[Start of Collected data]

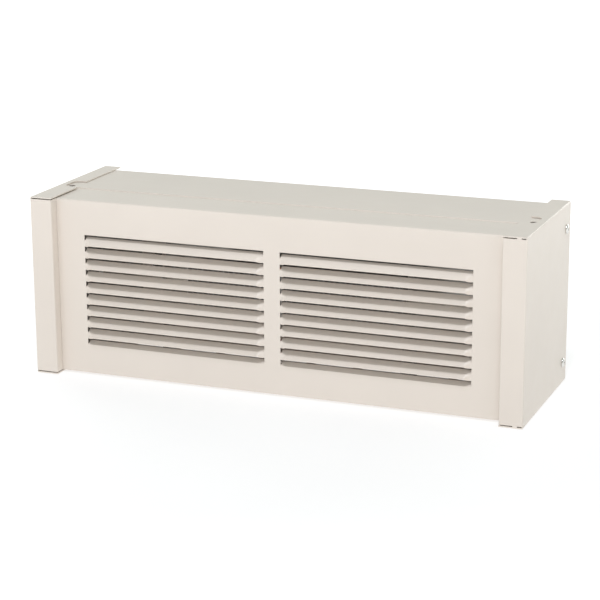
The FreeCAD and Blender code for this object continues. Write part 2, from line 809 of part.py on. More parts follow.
def element_support(label, side):
    """Bracket from the bottom of the pan that carries the sheath, its foot away from the fins."""
    wall = "dims.support_" + label
    inner = wall + " + dims.support_sheet"
    floor = "(dims.cover_bottom + 2 * dims.body_sheet)"
    crown = "(dims.element_height + dims.support_above)"
    back = "(%s + dims.support_half_depth)" % ELEMENT[0]
    front = "(%s - dims.support_half_depth)" % ELEMENT[0]
    foot_top = floor + " + dims.support_sheet"
    name = label + "_support"
    web = side_box(name + "_web", side, wall, inner, (front, floor), (back, crown))
    foot = side_box(name + "_foot", side, wall, wall + " + 13", (front, floor), (back, foot_top))
    rib_front = back + " - dims.support_sheet"
    rib = side_box(name + "_rib", side, wall, wall + " + 6", (rib_front, floor), (back, crown))
    bracket = fuse(name + "_sheet", [web, foot, rib])
    start = ("%d * %s - 3" % (side, wall),) + ELEMENT
    hole = cylinder(name + "_hole", "x", "dims.sheath_radius + 0.1", "6", start)
    return cut(label + "_element_support", bracket, [hole])


def heat_shield():
    """Bright sheet that stands off the back pan behind the element."""
    back = depth("pan_back_face") + " - dims.body_sheet"
    face = "(%s - dims.shield_gap)" % back
    half = "dims.shield_half_length"
    low = "dims.shield_low"
    high = "dims.shield_high"
    plate = box("shield_plate", ("-" + half, face, low), (half, face + " + dims.shield_sheet", high))
    upper = box("shield_upper", ("-" + half, face, high + " - dims.shield_sheet"), (half, back, high))
    lower = box("shield_lower", ("-" + half, face, low), (half, back, low + " + dims.shield_sheet"))
    return fuse("heat_shield", [plate, upper, lower])


# ---------------------------------------------------------------- high limit

SWITCH_WALL = "(dims.overall_width / 2 - dims.partition_inset + dims.body_sheet)"
SWITCH_MIDDLE = SWITCH_WALL + " + dims.switch_width / 2"
SWITCH_BOTTOM = CAPILLARY[1] + " - dims.switch_below"
SWITCH_TERMINALS = (CAPILLARY[0] + " - 9", CAPILLARY[0] + " + 7")
BLADE_END = SWITCH_BOTTOM + " - dims.switch_blade_length"


def limit_capillary():
    """Sensing tube above the fins, ending in the limit switch."""
    length = SWITCH_WALL + " + dims.capillary_left_reach + dims.capillary_socket"
    start = ("-dims.capillary_left_reach",) + CAPILLARY
    return cylinder("limit_capillary", "x", "dims.capillary_radius", length, start)


def capillary_clips():
    """Small arms on the supports that hold the sensing tube."""
    clips = []
    for side_name, side in SIDES.items():
        place = "(dims.support_%s + dims.support_sheet)" % side_name
        arm = side_box(
            side_name + "_clip_arm", side, place, place + " + 3",
            (CAPILLARY[0] + " - 3", "dims.element_height + 9"), (ELEMENT[0] + " - 12", CAPILLARY[1] + " + 3"),
        )
        start = ("%d * %s - 5" % (side, place),) + CAPILLARY
        bore = cylinder(side_name + "_clip_bore", "x", "dims.capillary_radius", "10", start)
        clips.append(cut(side_name + "_tube_clip", arm, [bore]))
    return group("capillary_clips", clips)


def capillary_grommet():
    """Sleeve in the right partition round the sensing tube."""
    wall = "(dims.overall_width / 2 - dims.partition_inset)"
    radius = "dims.capillary_grommet_radius"
    rim_start = (wall + " - dims.grommet_rim_width",) + CAPILLARY
    plug = cylinder("grommet_plug", "x", radius, "dims.body_sheet", (wall,) + CAPILLARY)
    rim = cylinder("grommet_rim", "x", radius + " + 1.5", "dims.grommet_rim_width", rim_start)
    ring = fuse("grommet_ring", [plug, rim])
    bore = cylinder("grommet_bore", "x", "dims.capillary_radius", "8", (wall + " - 3",) + CAPILLARY)
    return cut("capillary_grommet", ring, [bore])


def limit_switch_body():
    """Moulded switch on the right partition, with a socket for the sensing tube."""
    case = box(
        "switch_case",
        (SWITCH_WALL, CAPILLARY[0] + " - dims.switch_before", SWITCH_BOTTOM),
        (
            SWITCH_WALL + " + dims.switch_width",
            CAPILLARY[0] + " + dims.switch_behind",
            CAPILLARY[1] + " + dims.switch_above",
        ),
    )
    start = (SWITCH_WALL,) + CAPILLARY
    socket = cylinder("switch_socket", "x", "dims.capillary_radius", "dims.capillary_socket", start)
    return cut("limit_switch_body", case, [socket])


def limit_switch_terminals():
    """Two blades under the limit switch."""
    blades = []
    side_face = SWITCH_MIDDLE + " %s dims.switch_blade_sheet / 2"
    edge = "%s %s dims.switch_blade_half"
    for name, middle in zip(("front", "rear"), SWITCH_TERMINALS):
        blades.append(box(
            "switch_blade_" + name,
            (side_face % "-", edge % (middle, "-"), BLADE_END),
            (side_face % "+", edge % (middle, "+"), SWITCH_BOTTOM),
        ))
    return group("limit_switch_terminals", blades)


# ---------------------------------------------------------------- wiring

NUT_INSET = 18.0
NUT_HEIGHT = 30.0
ELEMENT_NUT_Y = -12.0
LINE_NUT_Y = 32.0


def wire_connectors():
    """Two twist-on connectors, mouth down, where the supply is joined."""
    nuts = []
    for name, y in (("element_nut", ELEMENT_NUT_Y), ("line_nut", LINE_NUT_Y)):
        cone = doc.addObject("Part::Cone", name)
        cone.setExpression("Radius1", "dims.wire_nut_mouth")
        cone.setExpression("Radius2", "dims.wire_nut_crown")
        cone.setExpression("Height", "dims.wire_nut_height")
        cone.setExpression("Placement.Base.x", "%s - dims.overall_width / 2" % NUT_INSET)
        cone.setExpression("Placement.Base.y", str(y))
        cone.setExpression("Placement.Base.z", str(NUT_HEIGHT))
        nuts.append(cone)
    return group("wire_connectors", nuts)


def left_lead_wire():
    """From the left pin down and up into a connector."""
    pin = number("-dims.sheath_length / 2 - dims.pin_reach")
    y = number(ELEMENT[0])
    z = number(ELEMENT[1])
    nut_x = number("%s - dims.overall_width / 2" % NUT_INSET)
    return tube("left_lead_wire", [
        (pin, y, z),
        (pin - 9, y, z),
        (pin - 14, y + 2, z - 9),
        (pin - 14, y + 4, z - 27),
        (pin - 12, y + 3, z - 49),
        (pin - 9, y + 2, z - 69),
        (nut_x - 1, ELEMENT_NUT_Y + 15, NUT_HEIGHT - 17),
        (nut_x, ELEMENT_NUT_Y + 7, NUT_HEIGHT - 21),
        (nut_x, ELEMENT_NUT_Y, NUT_HEIGHT - 17),
        (nut_x, ELEMENT_NUT_Y + 0.1, NUT_HEIGHT - 8),
        (nut_x, ELEMENT_NUT_Y, NUT_HEIGHT - 0.1),
    ], number("dims.wire_radius"))


def right_lead_wire():
    """From the right pin round to the limit switch's rear terminal."""
    pin = number("dims.sheath_length / 2 + dims.pin_reach")
    y = number(ELEMENT[0])
    z = number(ELEMENT[1])
    blade = [number(SWITCH_MIDDLE), number(SWITCH_TERMINALS[1]), number(BLADE_END)]
    return tube("right_lead_wire", [
        (pin, y, z),
        (pin + 8, y, z),
        (pin + 14, y - 4, z - 3),
        (pin + 12, y - 13, z - 6),
        (pin + 3, y - 19, z - 5),
        (blade[0] + 0.6, blade[1], blade[2] - 7),
        (blade[0], blade[1], blade[2] - 0.05),
    ], number("dims.wire_radius"))


def return_wire():
    """From the limit switch's front terminal along the back of the pan to the left."""
    blade = [number(SWITCH_MIDDLE), number(SWITCH_TERMINALS[0]), number(BLADE_END)]
    y = number(RETURN_WIRE[0])
    z = number(RETURN_WIRE[1])
    nut_x = number("%s - dims.overall_width / 2" % NUT_INSET)
    wall = number("dims.overall_width / 2 - dims.partition_inset")
    route = [
        tuple(blade),
        (blade[0], blade[1], blade[2] - 10),
        (blade[0] + 4, blade[1] + 1, blade[2] - 24),
        (blade[0] + 8, blade[1] + 9, blade[2] - 44),
        (blade[0] + 8, blade[1] + 31, blade[2] - 66),
        (blade[0] + 7, blade[1] + 55, blade[2] - 80),
        (blade[0] + 8, y - 11, z),
        (wall + 9, y, z),
    ]
    route += [(wall - 12 - step * (wall - 12) / 4, y - step % 2, z) for step in range(9)]
    route += [
        (-wall - 9, y, z),
        (nut_x + 2, y - 10, z - 1),
        (nut_x, y - 21, z - 5),
        (nut_x, LINE_NUT_Y + 3, NUT_HEIGHT - 18),
        (nut_x, LINE_NUT_Y, NUT_HEIGHT - 10),
        (nut_x, LINE_NUT_Y, NUT_HEIGHT - 0.05),
    ]
    return tube("return_wire", route, number("dims.wire_radius"))


def wire_grommets():
    """Bushes where the return wire passes through the partitions."""
    rings = []
    for side_name, side in SIDES.items():
        wall = "(%d * (dims.overall_width / 2 - dims.partition_inset + dims.body_sheet / 2))" % side
        radius = "dims.wire_grommet_radius"
        rim_middle = wall + " + %d * (dims.body_sheet + dims.grommet_rim_width) / 2" % side
        plug_start = (wall + " - dims.body_sheet / 2",) + RETURN_WIRE
        rim_start = (rim_middle + " - dims.grommet_rim_width / 2",) + RETURN_WIRE
        plug = cylinder(side_name + "_grommet_plug", "x", radius, "dims.body_sheet", plug_start)
        rim_radius = radius + " + 1.5"
        rim = cylinder(side_name + "_grommet_rim", "x", rim_radius, "dims.grommet_rim_width", rim_start)
        ring = fuse(side_name + "_grommet_ring", [plug, rim])
        bore_start = (wall + " - 5",) + RETURN_WIRE
        bore = cylinder(side_name + "_grommet_bore", "x", "dims.wire_radius", "10", bore_start)
        rings.append(cut(side_name + "_grommet", ring, [bore]))
    return group("wire_grommets", rings)


def ground_screws():
    """Bonding screw on each partition's bottom flange."""
    screws = []
    base = "(dims.cover_bottom + 3 * dims.body_sheet)"
    for side_name, side in SIDES.items():
        x = "(%d * (dims.overall_width / 2 - dims.partition_inset + 8))" % side
        y = depth("ground_screw_depth")
        head = cylinder(side_name + "_ground_head", "z", "dims.ground_screw_radius", "2.4", (x, y, base))
        slot = box(
            side_name + "_ground_slot",
            (x + " - 0.5", y + " - 5", base + " + 1.2"), (x + " + 0.5", y + " + 5", base + " + 3"),
        )
        screws.append(cut(side_name + "_ground_screw", head, [slot]))
    return group("ground_screws", screws)


def partition_rivets():
    """Rivets that fix each partition's rear flange to the back pan."""
    rivets = []
    face = "(%s - 2 * dims.body_sheet)" % depth("pan_back_face")
    for side_name, side in SIDES.items():
        x = "(%d * (dims.overall_width / 2 - dims.partition_inset - 7))" % side
        for level in ("low", "high"):
            name = "%s_rivet_%s" % (side_name, level)
            start = (x, face + " - dims.rivet_height", "dims.partition_rivet_" + level)
            rivets.append(cylinder(name, "y", "dims.rivet_radius", "dims.rivet_height", start))
    return group("partition_rivets", rivets)


def support_rivets():
    """Rivets that fix the feet of the element supports to the bottom."""
    rivets = []
    level = "(dims.cover_bottom + 2 * dims.body_sheet + dims.support_sheet)"
    for side_name, side in SIDES.items():
        x = "(%d * (dims.support_%s + 7))" % (side, side_name)
        for row, shift in (("front", "-9"), ("back", "9")):
            name = "%s_foot_rivet_%s" % (side_name, row)
            y = "(%s + %s)" % (ELEMENT[0], shift)
            rivets.append(cylinder(name, "z", "dims.rivet_radius", "dims.rivet_height", (x, y, level)))
    return group("support_rivets", rivets)


# ---------------------------------------------------------------- assembly

def build():
    """Every sub-part, by the name of its node."""
    return {
        "front_cover": front_cover(),
        "back_pan": back_pan(),
        "left_end_cap": end_cap("left_cap", LEFT),
        "right_end_cap": end_cap("right_cap", RIGHT),
        "left_cap_screws": cap_screws("left_cap_screws", LEFT),
        "right_cap_screws": cap_screws("right_cap_screws", RIGHT),
        "left_partition": partition("left_partition", LEFT),
        "right_partition": partition("right_partition", RIGHT),
        "left_cap_bracket": cap_bracket("left_cap_bracket", LEFT),
        "right_cap_bracket": cap_bracket("right_cap_bracket", RIGHT),
        "clip_nuts": clip_nuts(),
        "knockout_discs": knockout_discs(),
        "wall_rails": wall_rails(),
        "heat_shield": heat_shield(),
        "element_sheath": element_sheath(),
        "element_fins": element_fins(),
        "terminal_pins": terminal_pins(),
        "pin_insulators": pin_insulators(),
        "element_bushings": element_bushings(),
        "left_element_support": element_support("left", LEFT),
        "right_element_support": element_support("right", RIGHT),
        "support_rivets": support_rivets(),
        "partition_rivets": partition_rivets(),
        "limit_capillary": limit_capillary(),
        "capillary_clips": capillary_clips(),
        "capillary_grommet": capillary_grommet(),
        "limit_switch_body": limit_switch_body(),
        "limit_switch_terminals": limit_switch_terminals(),
        "left_lead_wire": left_lead_wire(),
        "right_lead_wire": right_lead_wire(),
        "return_wire": return_wire(),
        "wire_connectors": wire_connectors(),
        "wire_grommets": wire_grommets(),
        "ground_screws": ground_screws(),
    }


subparts = build()
for node, subpart in subparts.items():
    subpart.Label = node
doc.recompute()

for item in doc.Objects:
    if "Invalid" in item.State or "Error" in item.State:
        raise RuntimeError("%s is %s" % (item.Name, item.State))
for node, subpart in subparts.items():
    if subpart.Shape.isNull() or not subpart.Shape.isValid():
        raise RuntimeError(node + " has no valid shape")

os.makedirs("parts", exist_ok=True)
for node, subpart in subparts.items():
    subpart.Shape.exportStep("parts/%s.step" % subpart.Label)
    print("%-24s %2d solids %10.1f mm3" % (node, len(subpart.Shape.Solids), subpart.Shape.Volume))
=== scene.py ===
import json
import math

import bmesh
import bpy
from mathutils import Matrix, Vector


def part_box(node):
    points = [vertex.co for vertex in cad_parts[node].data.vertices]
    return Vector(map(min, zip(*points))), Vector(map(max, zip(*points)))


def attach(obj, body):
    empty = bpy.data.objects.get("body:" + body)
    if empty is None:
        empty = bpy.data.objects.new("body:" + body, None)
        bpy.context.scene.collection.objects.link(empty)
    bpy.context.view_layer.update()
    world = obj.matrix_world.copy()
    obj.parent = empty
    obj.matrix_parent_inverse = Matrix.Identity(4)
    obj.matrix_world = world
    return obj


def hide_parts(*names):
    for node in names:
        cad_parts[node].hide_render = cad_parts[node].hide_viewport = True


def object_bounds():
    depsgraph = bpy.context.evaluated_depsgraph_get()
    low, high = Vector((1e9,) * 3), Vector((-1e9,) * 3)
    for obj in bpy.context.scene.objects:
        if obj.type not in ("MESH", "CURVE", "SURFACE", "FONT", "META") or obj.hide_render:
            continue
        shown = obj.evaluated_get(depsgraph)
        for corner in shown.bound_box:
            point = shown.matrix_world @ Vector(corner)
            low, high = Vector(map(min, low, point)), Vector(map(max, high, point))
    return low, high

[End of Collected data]

> **What you should do**:
What is wanted is an exact copy of the lines from the line containing "subparts = build()" to the line containing "Vector(map(max, high, point))", both lines included, and of no other line.

> **Output below**:
subparts = build()
for node, subpart in subparts.items():
    subpart.Label = node
doc.recompute()

for item in doc.Objects:
    if "Invalid" in item.State or "Error" in item.State:
        raise RuntimeError("%s is %s" % (item.Name, item.State))
for node, subpart in subparts.items():
    if subpart.Shape.isNull() or not subpart.Shape.isValid():
        raise RuntimeError(node + " has no valid shape")

os.makedirs("parts", exist_ok=True)
for node, subpart in subparts.items():
    subpart.Shape.exportStep("parts/%s.step" % subpart.Label)
    print("%-24s %2d solids %10.1f mm3" % (node, len(subpart.Shape.Solids), subpart.Shape.Volume))
=== scene.py ===
import json
import math

import bmesh
import bpy
from mathutils import Matrix, Vector


def part_box(node):
    points = [vertex.co for vertex in cad_parts[node].data.vertices]
    return Vector(map(min, zip(*points))), Vector(map(max, zip(*points)))


def attach(obj, body):
    empty = bpy.data.objects.get("body:" + body)
    if empty is None:
        empty = bpy.data.objects.new("body:" + body, None)
        bpy.context.scene.collection.objects.link(empty)
    bpy.context.view_layer.update()
    world = obj.matrix_world.copy()
    obj.parent = empty
    obj.matrix_parent_inverse = Matrix.Identity(4)
    obj.matrix_world = world
    return obj


def hide_parts(*names):
    for node in names:
        cad_parts[node].hide_render = cad_parts[node].hide_viewport = True


def object_bounds():
    depsgraph = bpy.context.evaluated_depsgraph_get()
    low, high = Vector((1e9,) * 3), Vector((-1e9,) * 3)
    for obj in bpy.context.scene.objects:
        if obj.type not in ("MESH", "CURVE", "SURFACE", "FONT", "META") or obj.hide_render:
            continue
        shown = obj.evaluated_get(depsgraph)
        for corner in shown.bound_box:
            point = shown.matrix_world @ Vector(corner)
            low, high = Vector(map(min, low, point)), Vector(map(max, high, point))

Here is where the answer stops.